The Natural History Museum
The Natural History Museum, which opened in 1881, generated some of the
most heated debates. That building, Yanni says, became a point of contention
between the religious and scientific approaches to nature.
"The central hall and nave were churchlike, and the twin towers evoked the
feeling of a medieval church," she observes. "The popular newspapers hailed
the museum as a temple to nature and talked about the museum as 'God's second book.' They said that displaying Adam in the peak
of the gable was appropriate."
Yet the secular evolutionist T.H. Huxley and other professional scientists
objected to this religious view of the museum, says Yanni. In fact, she adds, the
journal Nature, a major scientific publication, called its semi-ecclesiastical style a
mistake. "Scientists wanted to separate the study of science from what was once
called 'natural theology,'" she says. "They wanted to rout out superstition and make
science a free search for the truth."
Yanni points out that the London museum was, in many ways, an imperial
institution, displaying a wealth of items gathered from the farthest reaches of the
British domain. "Travelers sent bones and artifacts that represented the breadth
of the British Empire through nature," she notes. "The collections represented
the expanse of the colonies."
The Oxford University Museum
The Oxford University Museum, considerably smaller, has attracted the most
attention from architectural historians. The purpose of Oxford University in the
19th century was to train clerics, and the explicit aim of the Oxford museum,
commissioned in the 1850s, was to help students and visitors study the natural
world so they could better understand God's greatness.
"The new science edifice at Oxford should be regarded not as a secular
institution, but as one with quasi-religious goals rooted in natural theology,"
Yanni writes. "The museum was meant to be a place where students could
contemplate authentic physical wonders of Nature and the greatness of godly
design."
Yanni details the patrons' debate over the design of the Oxford building, with
the Gothic style finally triumphing over the classical. One issue during
construction was the courtyard's glass roof. To support the weight of the
elaborate wrought-iron and glass skylight, cast-iron columns had to be used.

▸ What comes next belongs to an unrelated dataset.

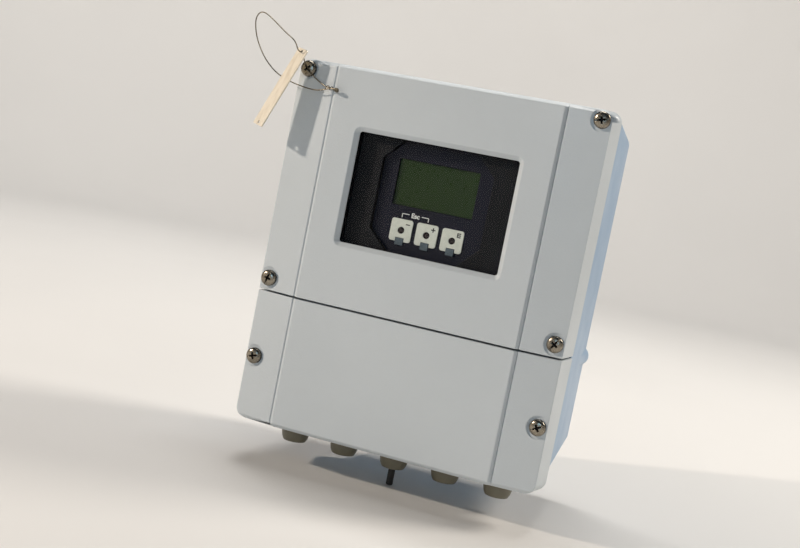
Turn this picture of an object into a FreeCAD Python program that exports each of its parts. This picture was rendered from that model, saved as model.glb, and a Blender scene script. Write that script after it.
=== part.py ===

"The delegates had asked for an iron and glass roof to cover the courtyard
because they sought perfect natural light, but received an expensive interior that
has captured the imagination of later historians because it joined the Gothic
style to a new technology," she writes.
Inside, the iron capitals were elaborately decorated with leaves, fruits and
flowers to highlight the complexities found in nature. Varieties depicted include
lime, chestnut, sycamore, water lily, passionflower and holly. As in many
medieval churches, all were drawn from close observations of the natural world,
Yanni says.
The Edinburgh Museum of Science and Art
Although the Edinburgh Museum of Science and Art and the Oxford University
Museum were both designed in the 1850s and are of similar size, the Edinburgh museum offers an entirely opposite view of natural history. "Rather than the
second book of God, this 'nature' was more practical and economically valuable
than it was a reflection of the diversity of Creation," writes Yanni.

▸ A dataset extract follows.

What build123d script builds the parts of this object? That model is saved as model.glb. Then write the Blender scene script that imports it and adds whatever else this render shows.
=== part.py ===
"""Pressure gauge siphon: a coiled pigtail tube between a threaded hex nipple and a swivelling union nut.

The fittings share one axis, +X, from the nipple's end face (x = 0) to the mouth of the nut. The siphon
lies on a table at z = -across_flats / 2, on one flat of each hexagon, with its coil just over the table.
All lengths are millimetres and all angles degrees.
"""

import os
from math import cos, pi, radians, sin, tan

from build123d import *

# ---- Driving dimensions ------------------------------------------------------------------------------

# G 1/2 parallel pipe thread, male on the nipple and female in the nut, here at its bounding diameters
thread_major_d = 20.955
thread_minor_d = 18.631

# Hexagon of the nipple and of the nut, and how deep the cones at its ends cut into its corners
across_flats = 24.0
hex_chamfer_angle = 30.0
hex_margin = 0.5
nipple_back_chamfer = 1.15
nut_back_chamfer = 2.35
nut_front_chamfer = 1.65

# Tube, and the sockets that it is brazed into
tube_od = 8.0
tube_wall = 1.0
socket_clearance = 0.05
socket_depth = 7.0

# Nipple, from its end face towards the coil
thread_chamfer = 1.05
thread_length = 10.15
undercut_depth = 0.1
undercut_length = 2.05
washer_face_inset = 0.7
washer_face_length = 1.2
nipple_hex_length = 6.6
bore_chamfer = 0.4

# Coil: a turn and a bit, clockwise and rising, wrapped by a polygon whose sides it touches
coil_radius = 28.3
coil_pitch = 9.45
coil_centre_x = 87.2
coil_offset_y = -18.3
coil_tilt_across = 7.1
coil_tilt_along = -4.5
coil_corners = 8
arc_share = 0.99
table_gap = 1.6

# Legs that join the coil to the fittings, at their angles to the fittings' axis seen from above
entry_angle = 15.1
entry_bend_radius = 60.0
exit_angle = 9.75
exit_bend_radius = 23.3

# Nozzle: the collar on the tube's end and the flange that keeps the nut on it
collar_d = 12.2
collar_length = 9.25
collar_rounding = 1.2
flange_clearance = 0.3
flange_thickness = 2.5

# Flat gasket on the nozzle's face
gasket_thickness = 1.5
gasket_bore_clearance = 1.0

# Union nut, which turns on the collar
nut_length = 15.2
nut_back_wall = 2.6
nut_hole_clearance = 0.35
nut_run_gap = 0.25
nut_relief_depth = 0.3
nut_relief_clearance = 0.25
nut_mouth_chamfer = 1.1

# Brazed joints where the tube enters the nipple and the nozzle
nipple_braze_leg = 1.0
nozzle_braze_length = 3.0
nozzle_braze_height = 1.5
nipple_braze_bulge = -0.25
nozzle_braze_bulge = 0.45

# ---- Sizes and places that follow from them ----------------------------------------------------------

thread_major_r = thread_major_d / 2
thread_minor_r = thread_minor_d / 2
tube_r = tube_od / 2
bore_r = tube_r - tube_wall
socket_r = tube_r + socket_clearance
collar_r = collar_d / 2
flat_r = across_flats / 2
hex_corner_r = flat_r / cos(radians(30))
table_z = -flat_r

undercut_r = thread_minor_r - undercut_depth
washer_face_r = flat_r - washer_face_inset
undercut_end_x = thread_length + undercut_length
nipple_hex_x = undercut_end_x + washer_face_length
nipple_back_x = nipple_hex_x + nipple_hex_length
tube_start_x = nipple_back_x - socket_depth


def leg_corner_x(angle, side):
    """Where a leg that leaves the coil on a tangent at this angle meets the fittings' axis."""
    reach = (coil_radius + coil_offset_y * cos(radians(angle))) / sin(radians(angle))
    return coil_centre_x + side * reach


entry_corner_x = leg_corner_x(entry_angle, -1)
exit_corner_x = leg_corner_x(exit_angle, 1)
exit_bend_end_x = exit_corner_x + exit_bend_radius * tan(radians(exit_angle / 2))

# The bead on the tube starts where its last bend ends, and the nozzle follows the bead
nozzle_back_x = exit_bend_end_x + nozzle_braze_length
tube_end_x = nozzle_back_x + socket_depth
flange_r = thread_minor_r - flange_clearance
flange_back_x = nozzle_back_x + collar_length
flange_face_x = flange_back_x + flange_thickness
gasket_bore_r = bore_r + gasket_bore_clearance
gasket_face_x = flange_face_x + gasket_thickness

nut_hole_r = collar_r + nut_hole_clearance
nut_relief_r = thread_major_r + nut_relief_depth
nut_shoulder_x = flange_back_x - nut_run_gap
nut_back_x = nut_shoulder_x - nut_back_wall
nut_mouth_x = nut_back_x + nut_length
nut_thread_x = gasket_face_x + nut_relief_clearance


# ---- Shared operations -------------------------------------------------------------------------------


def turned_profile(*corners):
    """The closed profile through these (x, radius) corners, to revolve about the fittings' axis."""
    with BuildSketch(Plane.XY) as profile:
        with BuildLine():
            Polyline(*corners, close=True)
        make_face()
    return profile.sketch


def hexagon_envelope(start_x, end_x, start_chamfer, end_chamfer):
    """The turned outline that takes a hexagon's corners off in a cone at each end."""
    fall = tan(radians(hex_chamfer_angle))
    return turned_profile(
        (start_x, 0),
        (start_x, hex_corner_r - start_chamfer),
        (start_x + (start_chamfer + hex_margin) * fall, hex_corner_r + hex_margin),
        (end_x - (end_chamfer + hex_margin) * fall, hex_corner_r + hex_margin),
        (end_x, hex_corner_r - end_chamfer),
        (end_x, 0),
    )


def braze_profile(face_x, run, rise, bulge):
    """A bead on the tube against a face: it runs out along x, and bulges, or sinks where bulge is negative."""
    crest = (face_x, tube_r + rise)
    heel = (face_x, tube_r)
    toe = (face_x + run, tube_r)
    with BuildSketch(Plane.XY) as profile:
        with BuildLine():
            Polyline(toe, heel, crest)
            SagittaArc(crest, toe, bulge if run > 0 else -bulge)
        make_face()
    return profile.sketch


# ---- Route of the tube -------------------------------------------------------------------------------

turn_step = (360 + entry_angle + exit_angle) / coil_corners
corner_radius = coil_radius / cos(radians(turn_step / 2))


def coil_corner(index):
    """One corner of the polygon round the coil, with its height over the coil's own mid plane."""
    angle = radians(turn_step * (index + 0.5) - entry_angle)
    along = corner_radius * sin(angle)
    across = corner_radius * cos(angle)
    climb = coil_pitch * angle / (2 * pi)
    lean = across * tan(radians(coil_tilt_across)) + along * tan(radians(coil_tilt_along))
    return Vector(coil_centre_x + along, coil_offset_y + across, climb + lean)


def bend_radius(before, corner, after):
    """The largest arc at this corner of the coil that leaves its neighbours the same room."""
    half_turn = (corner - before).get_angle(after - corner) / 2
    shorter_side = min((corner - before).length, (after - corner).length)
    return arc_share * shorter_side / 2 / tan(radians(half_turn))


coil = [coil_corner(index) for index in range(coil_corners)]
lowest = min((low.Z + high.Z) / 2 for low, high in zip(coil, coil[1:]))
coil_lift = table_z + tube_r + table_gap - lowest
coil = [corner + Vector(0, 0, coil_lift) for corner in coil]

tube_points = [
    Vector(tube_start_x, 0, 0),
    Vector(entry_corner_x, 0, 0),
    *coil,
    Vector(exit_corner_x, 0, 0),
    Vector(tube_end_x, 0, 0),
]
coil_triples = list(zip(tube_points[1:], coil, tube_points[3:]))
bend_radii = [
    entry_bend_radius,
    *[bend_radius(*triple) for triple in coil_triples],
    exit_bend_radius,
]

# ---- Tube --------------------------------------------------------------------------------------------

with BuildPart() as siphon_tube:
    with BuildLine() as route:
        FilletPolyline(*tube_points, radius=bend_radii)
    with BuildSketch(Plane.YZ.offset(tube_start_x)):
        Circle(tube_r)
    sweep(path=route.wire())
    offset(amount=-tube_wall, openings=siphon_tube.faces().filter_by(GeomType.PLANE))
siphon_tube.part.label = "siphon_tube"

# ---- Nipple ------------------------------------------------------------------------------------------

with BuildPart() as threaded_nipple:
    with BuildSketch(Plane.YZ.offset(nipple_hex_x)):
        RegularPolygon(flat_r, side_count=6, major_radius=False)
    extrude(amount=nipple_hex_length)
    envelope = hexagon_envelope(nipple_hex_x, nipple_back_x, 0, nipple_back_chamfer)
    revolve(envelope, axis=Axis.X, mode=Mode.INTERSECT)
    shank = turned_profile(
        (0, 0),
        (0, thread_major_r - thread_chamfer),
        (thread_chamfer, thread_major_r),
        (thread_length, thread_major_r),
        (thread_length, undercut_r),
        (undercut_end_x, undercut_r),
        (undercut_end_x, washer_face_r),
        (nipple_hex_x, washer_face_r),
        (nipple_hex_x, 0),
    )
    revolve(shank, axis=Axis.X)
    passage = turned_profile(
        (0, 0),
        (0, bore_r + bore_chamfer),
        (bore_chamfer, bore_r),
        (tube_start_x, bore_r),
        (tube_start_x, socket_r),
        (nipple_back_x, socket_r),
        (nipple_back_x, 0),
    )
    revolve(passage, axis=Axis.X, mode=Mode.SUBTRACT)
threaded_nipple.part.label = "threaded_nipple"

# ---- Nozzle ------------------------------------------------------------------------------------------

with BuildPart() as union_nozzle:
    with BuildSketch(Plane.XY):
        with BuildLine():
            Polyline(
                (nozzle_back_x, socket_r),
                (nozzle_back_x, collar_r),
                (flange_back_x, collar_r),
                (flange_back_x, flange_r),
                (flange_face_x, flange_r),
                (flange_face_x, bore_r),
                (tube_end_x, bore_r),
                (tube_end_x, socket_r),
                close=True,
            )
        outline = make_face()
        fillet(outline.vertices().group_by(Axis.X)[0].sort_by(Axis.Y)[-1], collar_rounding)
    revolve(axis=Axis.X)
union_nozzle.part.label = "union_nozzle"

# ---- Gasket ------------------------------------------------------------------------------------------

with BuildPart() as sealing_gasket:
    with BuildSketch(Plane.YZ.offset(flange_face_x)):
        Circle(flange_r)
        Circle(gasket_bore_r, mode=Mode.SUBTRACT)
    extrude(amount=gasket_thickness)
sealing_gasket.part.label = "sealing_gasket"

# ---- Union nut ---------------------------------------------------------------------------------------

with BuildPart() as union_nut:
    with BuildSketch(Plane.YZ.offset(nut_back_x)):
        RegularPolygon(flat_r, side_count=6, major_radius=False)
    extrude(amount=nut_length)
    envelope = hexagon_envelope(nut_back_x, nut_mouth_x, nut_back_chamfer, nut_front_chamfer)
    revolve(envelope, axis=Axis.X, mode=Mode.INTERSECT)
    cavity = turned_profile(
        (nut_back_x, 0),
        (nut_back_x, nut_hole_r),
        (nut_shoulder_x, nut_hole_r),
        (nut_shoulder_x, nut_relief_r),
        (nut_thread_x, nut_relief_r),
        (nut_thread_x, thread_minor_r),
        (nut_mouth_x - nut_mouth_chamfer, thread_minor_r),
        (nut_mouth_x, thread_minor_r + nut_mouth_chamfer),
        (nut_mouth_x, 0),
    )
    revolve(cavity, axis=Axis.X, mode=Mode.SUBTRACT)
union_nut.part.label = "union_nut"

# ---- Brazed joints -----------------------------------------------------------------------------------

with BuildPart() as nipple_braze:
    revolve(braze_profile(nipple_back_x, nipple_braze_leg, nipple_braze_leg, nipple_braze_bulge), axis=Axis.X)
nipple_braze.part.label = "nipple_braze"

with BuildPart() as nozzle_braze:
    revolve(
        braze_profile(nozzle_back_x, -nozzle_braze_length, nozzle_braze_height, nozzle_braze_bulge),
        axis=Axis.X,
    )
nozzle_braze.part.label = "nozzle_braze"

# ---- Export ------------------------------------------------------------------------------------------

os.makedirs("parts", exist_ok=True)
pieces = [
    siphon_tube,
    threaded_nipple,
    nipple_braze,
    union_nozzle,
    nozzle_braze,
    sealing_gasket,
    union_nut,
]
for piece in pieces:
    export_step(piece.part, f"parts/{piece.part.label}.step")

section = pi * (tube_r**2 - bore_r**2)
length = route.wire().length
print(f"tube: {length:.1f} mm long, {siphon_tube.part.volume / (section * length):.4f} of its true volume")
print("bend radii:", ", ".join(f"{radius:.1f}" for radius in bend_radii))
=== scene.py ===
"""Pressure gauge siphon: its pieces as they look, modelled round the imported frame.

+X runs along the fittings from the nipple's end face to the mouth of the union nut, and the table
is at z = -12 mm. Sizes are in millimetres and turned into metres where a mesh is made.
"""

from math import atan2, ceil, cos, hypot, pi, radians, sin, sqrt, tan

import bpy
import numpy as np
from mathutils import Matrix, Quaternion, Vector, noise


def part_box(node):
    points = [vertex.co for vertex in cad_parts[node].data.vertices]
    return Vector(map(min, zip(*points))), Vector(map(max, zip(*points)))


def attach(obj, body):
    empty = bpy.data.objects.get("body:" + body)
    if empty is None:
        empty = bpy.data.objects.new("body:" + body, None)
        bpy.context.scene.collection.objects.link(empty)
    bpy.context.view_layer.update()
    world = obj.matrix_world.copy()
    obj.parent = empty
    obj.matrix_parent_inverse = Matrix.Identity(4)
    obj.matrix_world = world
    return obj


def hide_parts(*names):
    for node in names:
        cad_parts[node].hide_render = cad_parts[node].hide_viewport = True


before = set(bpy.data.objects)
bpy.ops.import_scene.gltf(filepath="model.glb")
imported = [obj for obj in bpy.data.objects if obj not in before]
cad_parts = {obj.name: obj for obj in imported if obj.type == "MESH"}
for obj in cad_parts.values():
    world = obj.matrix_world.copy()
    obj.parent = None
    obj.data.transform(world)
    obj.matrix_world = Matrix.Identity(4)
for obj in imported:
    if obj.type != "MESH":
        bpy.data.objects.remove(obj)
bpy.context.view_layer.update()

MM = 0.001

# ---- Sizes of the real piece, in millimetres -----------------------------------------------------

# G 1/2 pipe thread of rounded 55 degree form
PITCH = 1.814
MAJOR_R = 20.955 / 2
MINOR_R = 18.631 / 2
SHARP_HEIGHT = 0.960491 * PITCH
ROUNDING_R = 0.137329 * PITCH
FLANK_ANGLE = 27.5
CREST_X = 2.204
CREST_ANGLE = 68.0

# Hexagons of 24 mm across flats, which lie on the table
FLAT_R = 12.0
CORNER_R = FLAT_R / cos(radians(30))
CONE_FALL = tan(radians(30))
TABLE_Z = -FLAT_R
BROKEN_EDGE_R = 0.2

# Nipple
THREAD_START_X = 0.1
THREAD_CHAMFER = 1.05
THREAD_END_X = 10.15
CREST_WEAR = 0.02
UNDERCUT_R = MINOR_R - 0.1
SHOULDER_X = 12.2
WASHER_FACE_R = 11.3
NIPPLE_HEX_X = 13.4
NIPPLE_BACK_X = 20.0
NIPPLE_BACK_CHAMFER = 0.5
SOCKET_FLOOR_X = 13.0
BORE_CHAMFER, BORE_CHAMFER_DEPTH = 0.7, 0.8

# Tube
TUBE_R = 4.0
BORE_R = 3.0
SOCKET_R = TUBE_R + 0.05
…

While the Oxford museum served an elite, religious clientele, the Edinburgh museum served the wider public. The design fit the
pragmatic spirit of the Scots, whose goal was to create an accessible museum that would teach the public about
trade and economics, she says.
Designed by Francis Fowke, the museum was modeled after the Crystal
Palace, a bright and airy greenhouselike building that housed the Great
Exhibition of the Industry of all Nations in 1851. The exhibit, hailed as a
monument to consumption, sought to stimulate the economy and show
middle-class families that spending money was morally uplifting, says Yanni.
Items such as porcelain cups and silk pillowcases were displayed in natural
light.
Newspapers at the time called for museums to follow the Crystal Palace's example to "instruct visitors on the state of industry and
inspire manufacturers and workers to invest money in labour and in the economy," she writes.
The Edinburgh museum, consequently, portrays nature as a resource ripe for
exploitation by an expanding empire. "It's interesting that a similar design was
rejected for the Natural History Museum in London because it looked too much
like a bazaar with its connections to trade and commerce," she points out.
While we like to think that today's natural history museums offer a neutral
exhibit space for factual displays, they, too, reflect the public's view of the world,
Yanni maintains. "Because museums are usually meant to be public and are
vessels of all that society deems to be important, they capture the values of
society at any given time. Museum architecture, whether Victorian or
21st-century, is always influenced by political, social and cultural biases."